Understand me. I’m not like an ordinary world. I have my madness, I live in another dimension and I do not have time for things that have no soul”. -Charles Bukowski
I had the pleasure of filming and doing photography with my talented wife. Although I cannot stand being filmed or getting pictures taken, I had such an enjoyable time. Anything I do with her is the best moments of my life. Being with her reminds me so much of this quote. In life, most people long to fit in. I’ve never fit into some type of box. I never made time for those who were shallow minded, boring, and dull. I didn’t make time for those with meaningless conversations, those who brought nothing to the table with intelligence, and people with no mind of their own. I’ve always been the weird one, the peculiar, the odd black sheep that was always noticeably standing out in the crowd.
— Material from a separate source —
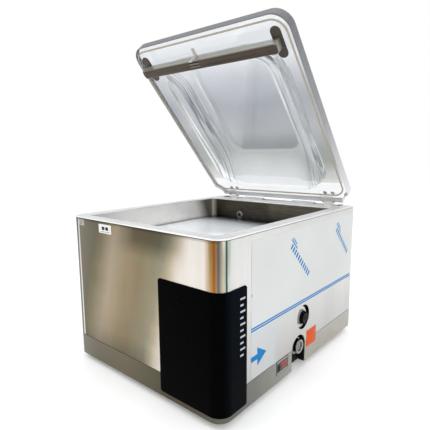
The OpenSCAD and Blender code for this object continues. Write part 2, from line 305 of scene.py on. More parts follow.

I actually embrace it, because I know that it shaped and formed my character in not going through things that others may have had to learn. I just know character. I can foresee it and I’ve been told it’s kind of creepy just how much I’m able to do so. For the first time in my life I actually was able to fit in. I fit with my wife. I can talk to her for hours about deep and intellectual things, she keeps my mind stimulated, she is fun, joyful, and a pleasure to be around. She brings me out of my shell like no one ever does. She sees sides that no one else sees, and I am so grateful it’s her. She sees my madness and embraces all of my sides. I was never sure as to why people made time for people that had nothing to bring to the table of their life. When we invest time into someone, we are saying “You are important”. Making time for people that offer nothing seems pointless to me. It’s why I can’t be around people for long without it draining the life out of me. She is my favorite person to spend time with. I never regret giving it to her. I never have. Something about being by the ocean brings so much clarity and perspective. Just being there with the leaves falling now reminds me that my favorite season fall is near and that new beginnings and change are taking place. She is the wisest investment of time I ever made.